Цензура, которой требовал Платон, никогда не проводилась в предложенной им форме: но она тем не менее проводится (даже и в наши дни) в иных формах, еще более эффективных, — например, в той, какую воплощает современная этнография. В отличие от предыдущего этапа, платоновский этап не приводит к настоящей переделке мифа, однако и он имеет учредительный характер. Тут учреждается иная культура, которая уже не мифологична в собственном смысле, а «рациональна» и «философична», учреждается сам текст философии.
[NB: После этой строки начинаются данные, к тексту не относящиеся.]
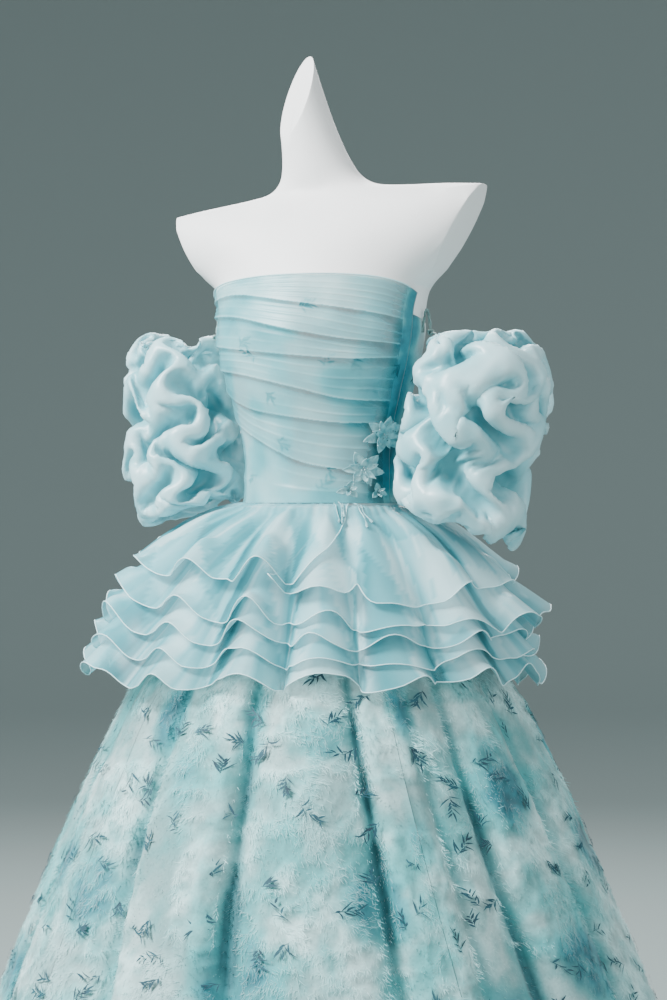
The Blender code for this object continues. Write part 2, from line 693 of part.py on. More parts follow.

Осуждение мифологии встречается и у многих других античных авторов, обычно в банальных формах, перепевах того же Платона, но они превосходно проясняют истинную природу скандала. Варрон, например, различает «теологию поэтов», которая его особенно раздражает, потому что она предлагает поклоняться «богам-ворам, богам-прелюбодеям, богам в рабстве у человека; одним словом, <поэты> приписывают богам все, что может случиться не просто с человеком, а с самым презренным человеком» [32] .
32
Varron. Ant. r. div., 7 [Варрон. Божественные древности, 7].